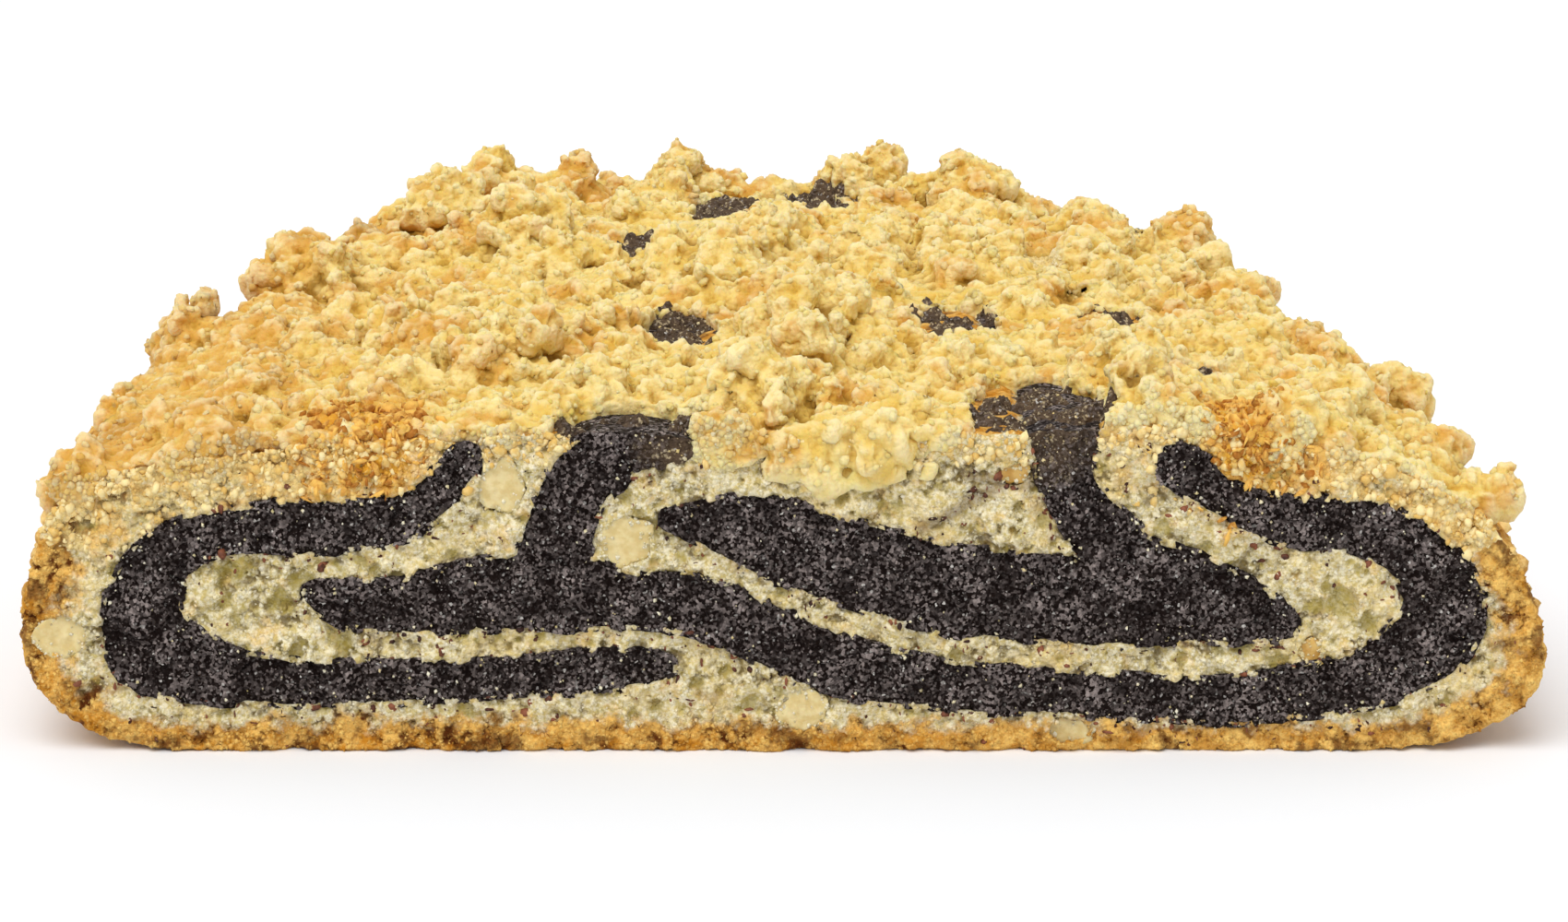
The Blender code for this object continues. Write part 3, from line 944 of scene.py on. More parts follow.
def baked_mesh(piece: Object) -> Mesh:
    """The evaluated shape of a piece as a plain mesh.

    Args:
        piece: the piece, which is removed.

    Returns:
        The mesh.
    """
    graph = bpy.context.evaluated_depsgraph_get()
    mesh = bpy.data.meshes.new_from_object(piece.evaluated_get(graph))
    bpy.data.objects.remove(piece)
    return mesh


# The torn surface of the cut


@dataclass(frozen=True)
class Pit:
    """A hollow in the cut face: its middle, radius and depth, in metres."""

    x: float
    z: float
    radius: float
    depth: float


@dataclass(frozen=True)
class Smear:
    """A thin smear of filling on the cut, from one point to another, as x and z."""

    start: tuple[float, float]
    end: tuple[float, float]

    def away(self, points: np.ndarray) -> np.ndarray:
        """How far points of the cut are from the smear's line.

        Args:
            points: x and z of each.

        Returns:
            The distances.
        """
        start, run = np.array(self.start), np.subtract(self.end, self.start)
        share = np.clip((points - start) @ run / (run @ run), 0, 1)[:, None]
        return np.hypot(*(points - start - share * run).T)


@dataclass(frozen=True)
class ToastedPlace:
    """A place near the cut's upper edge that the heat browned.

    It has its middle and its radius there. In the streusel above, its middle lies a depth behind
    the cut.
    """

    x: float
    z: float
    radius: float
    depth: float = 5 * MM

    def share(self, points: np.ndarray) -> np.ndarray:
        """How toasted points of the cut are."""
        return np.clip(1.3 * (1 - np.hypot(*(points - (self.x, self.z)).T) / self.radius), 0, 1)


SMEARS = (
    Smear(mm(26.5, 31.8), mm(15.0, 25.3)),
    Smear(mm(20.0, 31.0), mm(26.5, 30.0)),
)
TOASTED = (ToastedPlace(*mm(-45, 33, 9.5)), ToastedPlace(*mm(50, 33, 9)))
DRIED = (ToastedPlace(*mm(-11.6, 34.6, 5.5)), ToastedPlace(*mm(27.5, 38.0, 9.0)))


@dataclass(frozen=True)
class TornFace:
    """The torn surface of a cut: rounded crumbs, the gaps between them and open pores."""

    dome: float
    size: float
    wave: float
    pits: tuple[Pit, ...] = ()

    BRIM = 0.75
    FINER = 2.2
    FINE_SHARE = 0.5
    LEVEL = 0.6
    PATCH = 3.2
    SWELL = 4
    PIT_REACH = 1.7
    PIT_BEND = 0.7

    def heights(self, points: np.ndarray) -> tuple[np.ndarray, np.ndarray, np.ndarray]:
        """The torn surface at points of the cut.

        Args:
            points: x and z of each.

        Returns:
            How far inwards each point lies, how far it is in a gap, and how far in a pore.
        """
        depth, gap = np.empty(len(points)), np.empty(len(points))
        for number, (x, z) in enumerate(points):
            at = Vector((x, 0.0, z))
            loose = 0.75 + 0.9 * noise.noise(at / (self.PATCH * self.size))
            coarse = min(1.0, noise.voronoi(at / self.size)[0][0] / self.BRIM) ** 2
            fine = min(1.0, noise.voronoi(at * self.FINER / self.size)[0][0] / self.BRIM) ** 2
            rise = noise.fractal(at / (self.SWELL * self.size), 0.9, 2.1, 4)
            relief = coarse + self.FINE_SHARE * fine - self.LEVEL
            depth[number] = self.dome * loose * relief + self.wave * rise
            gap[number] = loose * (0.65 * coarse + 0.35 * fine) + 0.35 * rise
        opened = np.zeros(len(points))
        for number, pit in enumerate(self.pits):
            span = points - (pit.x, pit.z)
            for index in np.flatnonzero(np.hypot(span[:, 0], span[:, 1]) < self.PIT_REACH * pit.radius):
                at = Vector((points[index, 0], number * pit.radius, points[index, 1]))
                bend = self.PIT_BEND * noise.noise(at / (0.7 * pit.radius + 0.2 * MM))
                away = math.hypot(*span[index]) / pit.radius * (1 + bend)
                if away < 1:
                    hollow = math.sqrt(1 - away * away)
                    depth[index] = max(depth[index], pit.depth * hollow)
                    opened[index] = max(opened[index], min(1.0, 1.5 * hollow))
        return depth, np.clip(gap, 0, 1), opened


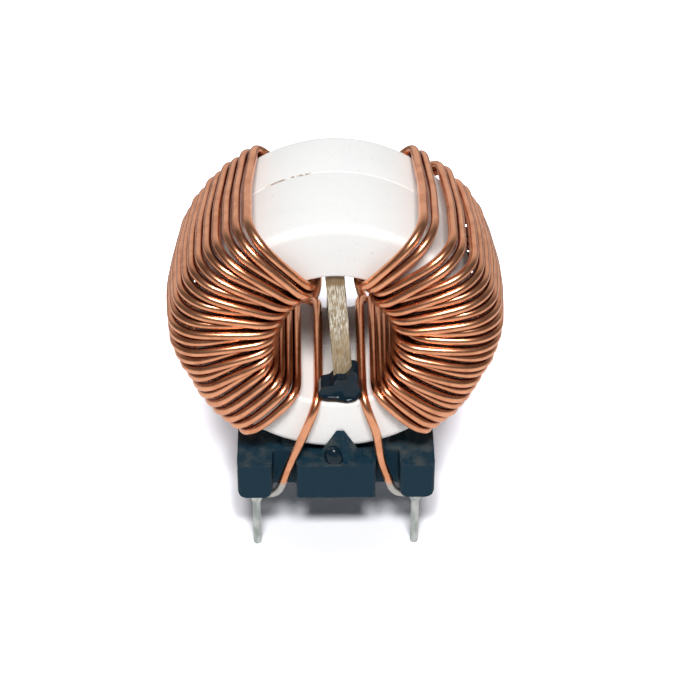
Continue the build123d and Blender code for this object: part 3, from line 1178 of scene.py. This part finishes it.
def main() -> None:
    """Builds every piece in order and reports it."""
    logging.basicConfig(level=logging.INFO, format="%(message)s")
    scene = bpy.context.scene
    scene.view_settings.view_transform = "Standard"
    ring = RingCase()
    ring.build()
    copper = EnamelledCopper().material()
    left = Winding(
        side=Side.LEFT,
        ring=ring,
        crossed_turns=(2, 4, 6, 8, 10, 12, 14, 16, 18),
        crossed_step=0.52,
        wide_gaps={},
        lead_offset=1.6,
        lead_spread=1.4,
    )
    right = Winding(
        side=Side.RIGHT,
        ring=ring,
        crossed_turns=(4, 6, 8, 10, 13, 15, 17, 19, 21),
        crossed_step=0.78,
        wide_gaps={2: 4.2, 4: 2.6},
        lead_offset=2.4,
        lead_spread=1.35,
    )
    left.build(copper)
    right.build(copper)
    DividerBoard().build(ring)
    epoxy = Epoxy().material()
    ragged = (
        (-1.75, 18.1), (-1.3, 19.1), (-0.55, 19.3), (0.0, 20.1), (0.9, 20.0), (1.5, 21.0), (2.1, 20.6),
        (1.95, 19.5), (2.35, 18.4), (1.7, 17.5), (0.9, 17.35), (0.2, 17.75), (-0.8, 17.7),
    )
    plain = ((-0.6, 18.6), (0.1, 18.9), (0.95, 18.6), (1.1, 17.6), (0.2, 17.1), (-0.8, 17.4))
    GlueSpot("glue_divider_front", -1, ragged, (0.6, 18.8), 7.75, 6.0).build(epoxy)
    GlueSpot("glue_divider_rear", 1, plain, (0.2, 18.0), 7.6, 6.0).build(epoxy)
    GlueDrop("glue_base_front", (-0.2, -8.1, 11.2), 1.7, 1.5, 2.3).build(epoxy)
    GlueDrop("glue_base_rear", (-0.2, 8.0, 10.7), 2.7, 1.5, 1.3).build(epoxy)
    place(merged_copy("base", bevel=0.12), BaseMoulding().material(), "base_moulding", "base")
    tin = TinnedMetal("tinned_pin").material()
    solder = TinnedMetal("solder_tin", bright=(0.72, 0.72, 0.68), roughness=0.32).material()
    for corner in ("front_left", "front_right", "rear_left", "rear_right"):
        place(merged_copy(f"pin_{corner}"), tin, "tinned_pin", f"pin_{corner}")
        place(merged_copy(f"solder_{corner}"), solder, "solder", f"solder_{corner}")
    Stage().build()
    PhotoCamera().build()
    Lighting().build()


if __name__ == "__main__":
    main()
· · · · · · ·
- **Requirement**:
Print all the data exactly.

- **Response**:
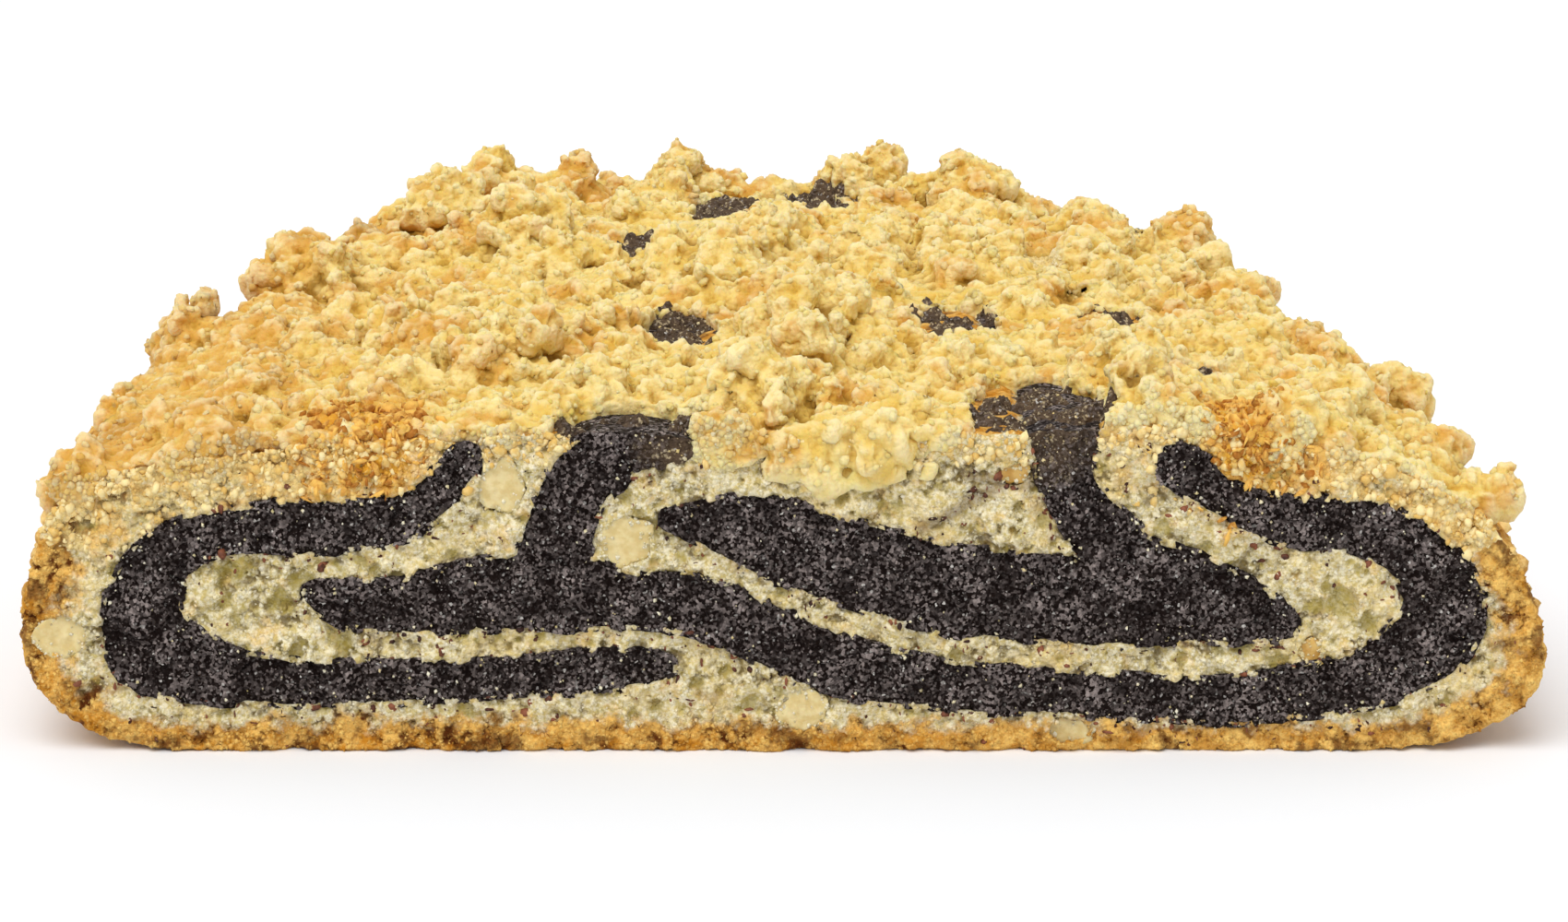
The Blender code for this object continues. Write part 3, from line 944 of scene.py on. More parts follow.
def baked_mesh(piece: Object) -> Mesh:
    """The evaluated shape of a piece as a plain mesh.

    Args:
        piece: the piece, which is removed.

    Returns:
        The mesh.
    """
    graph = bpy.context.evaluated_depsgraph_get()
    mesh = bpy.data.meshes.new_from_object(piece.evaluated_get(graph))
    bpy.data.objects.remove(piece)
    return mesh


# The torn surface of the cut


@dataclass(frozen=True)
class Pit:
    """A hollow in the cut face: its middle, radius and depth, in metres."""

    x: float
    z: float
    radius: float
    depth: float


@dataclass(frozen=True)
class Smear:
    """A thin smear of filling on the cut, from one point to another, as x and z."""

    start: tuple[float, float]
    end: tuple[float, float]

    def away(self, points: np.ndarray) -> np.ndarray:
        """How far points of the cut are from the smear's line.

        Args:
            points: x and z of each.

        Returns:
            The distances.
        """
        start, run = np.array(self.start), np.subtract(self.end, self.start)
        share = np.clip((points - start) @ run / (run @ run), 0, 1)[:, None]
        return np.hypot(*(points - start - share * run).T)


@dataclass(frozen=True)
class ToastedPlace:
    """A place near the cut's upper edge that the heat browned.

    It has its middle and its radius there. In the streusel above, its middle lies a depth behind
    the cut.
    """

    x: float
    z: float
    radius: float
    depth: float = 5 * MM

    def share(self, points: np.ndarray) -> np.ndarray:
        """How toasted points of the cut are."""
        return np.clip(1.3 * (1 - np.hypot(*(points - (self.x, self.z)).T) / self.radius), 0, 1)


SMEARS = (
    Smear(mm(26.5, 31.8), mm(15.0, 25.3)),
    Smear(mm(20.0, 31.0), mm(26.5, 30.0)),
)
TOASTED = (ToastedPlace(*mm(-45, 33, 9.5)), ToastedPlace(*mm(50, 33, 9)))
DRIED = (ToastedPlace(*mm(-11.6, 34.6, 5.5)), ToastedPlace(*mm(27.5, 38.0, 9.0)))


@dataclass(frozen=True)
class TornFace:
    """The torn surface of a cut: rounded crumbs, the gaps between them and open pores."""

    dome: float
    size: float
    wave: float
    pits: tuple[Pit, ...] = ()

    BRIM = 0.75
    FINER = 2.2
    FINE_SHARE = 0.5
    LEVEL = 0.6
    PATCH = 3.2
    SWELL = 4
    PIT_REACH = 1.7
    PIT_BEND = 0.7

    def heights(self, points: np.ndarray) -> tuple[np.ndarray, np.ndarray, np.ndarray]:
        """The torn surface at points of the cut.

        Args:
            points: x and z of each.

        Returns:
            How far inwards each point lies, how far it is in a gap, and how far in a pore.
        """
        depth, gap = np.empty(len(points)), np.empty(len(points))
        for number, (x, z) in enumerate(points):
            at = Vector((x, 0.0, z))
            loose = 0.75 + 0.9 * noise.noise(at / (self.PATCH * self.size))
            coarse = min(1.0, noise.voronoi(at / self.size)[0][0] / self.BRIM) ** 2
            fine = min(1.0, noise.voronoi(at * self.FINER / self.size)[0][0] / self.BRIM) ** 2
            rise = noise.fractal(at / (self.SWELL * self.size), 0.9, 2.1, 4)
            relief = coarse + self.FINE_SHARE * fine - self.LEVEL
            depth[number] = self.dome * loose * relief + self.wave * rise
            gap[number] = loose * (0.65 * coarse + 0.35 * fine) + 0.35 * rise
        opened = np.zeros(len(points))
        for number, pit in enumerate(self.pits):
            span = points - (pit.x, pit.z)
            for index in np.flatnonzero(np.hypot(span[:, 0], span[:, 1]) < self.PIT_REACH * pit.radius):
                at = Vector((points[index, 0], number * pit.radius, points[index, 1]))
                bend = self.PIT_BEND * noise.noise(at / (0.7 * pit.radius + 0.2 * MM))
                away = math.hypot(*span[index]) / pit.radius * (1 + bend)
                if away < 1:
                    hollow = math.sqrt(1 - away * away)
                    depth[index] = max(depth[index], pit.depth * hollow)
                    opened[index] = max(opened[index], min(1.0, 1.5 * hollow))
        return depth, np.clip(gap, 0, 1), opened


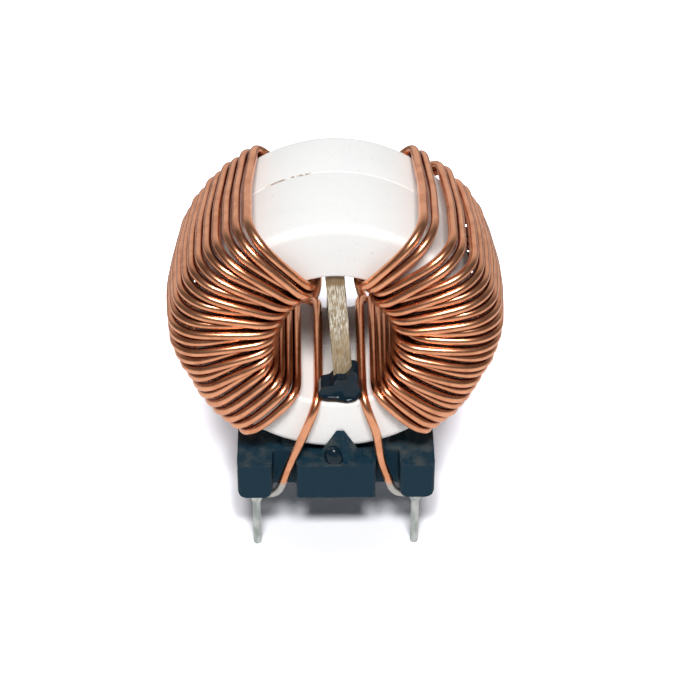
Continue the build123d and Blender code for this object: part 3, from line 1178 of scene.py. This part finishes it.
def main() -> None:
    """Builds every piece in order and reports it."""
    logging.basicConfig(level=logging.INFO, format="%(message)s")
    scene = bpy.context.scene
    scene.view_settings.view_transform = "Standard"
    ring = RingCase()
    ring.build()
    copper = EnamelledCopper().material()
    left = Winding(
        side=Side.LEFT,
        ring=ring,
        crossed_turns=(2, 4, 6, 8, 10, 12, 14, 16, 18),
        crossed_step=0.52,
        wide_gaps={},
        lead_offset=1.6,
        lead_spread=1.4,
    )
    right = Winding(
        side=Side.RIGHT,
        ring=ring,
        crossed_turns=(4, 6, 8, 10, 13, 15, 17, 19, 21),
        crossed_step=0.78,
        wide_gaps={2: 4.2, 4: 2.6},
        lead_offset=2.4,
        lead_spread=1.35,
    )
    left.build(copper)
    right.build(copper)
    DividerBoard().build(ring)
    epoxy = Epoxy().material()
    ragged = (
        (-1.75, 18.1), (-1.3, 19.1), (-0.55, 19.3), (0.0, 20.1), (0.9, 20.0), (1.5, 21.0), (2.1, 20.6),
        (1.95, 19.5), (2.35, 18.4), (1.7, 17.5), (0.9, 17.35), (0.2, 17.75), (-0.8, 17.7),
    )
    plain = ((-0.6, 18.6), (0.1, 18.9), (0.95, 18.6), (1.1, 17.6), (0.2, 17.1), (-0.8, 17.4))
    GlueSpot("glue_divider_front", -1, ragged, (0.6, 18.8), 7.75, 6.0).build(epoxy)
    GlueSpot("glue_divider_rear", 1, plain, (0.2, 18.0), 7.6, 6.0).build(epoxy)
    GlueDrop("glue_base_front", (-0.2, -8.1, 11.2), 1.7, 1.5, 2.3).build(epoxy)
    GlueDrop("glue_base_rear", (-0.2, 8.0, 10.7), 2.7, 1.5, 1.3).build(epoxy)
    place(merged_copy("base", bevel=0.12), BaseMoulding().material(), "base_moulding", "base")
    tin = TinnedMetal("tinned_pin").material()
    solder = TinnedMetal("solder_tin", bright=(0.72, 0.72, 0.68), roughness=0.32).material()
    for corner in ("front_left", "front_right", "rear_left", "rear_right"):
        place(merged_copy(f"pin_{corner}"), tin, "tinned_pin", f"pin_{corner}")
        place(merged_copy(f"solder_{corner}"), solder, "solder", f"solder_{corner}")
    Stage().build()
    PhotoCamera().build()
    Lighting().build()


if __name__ == "__main__":
    main()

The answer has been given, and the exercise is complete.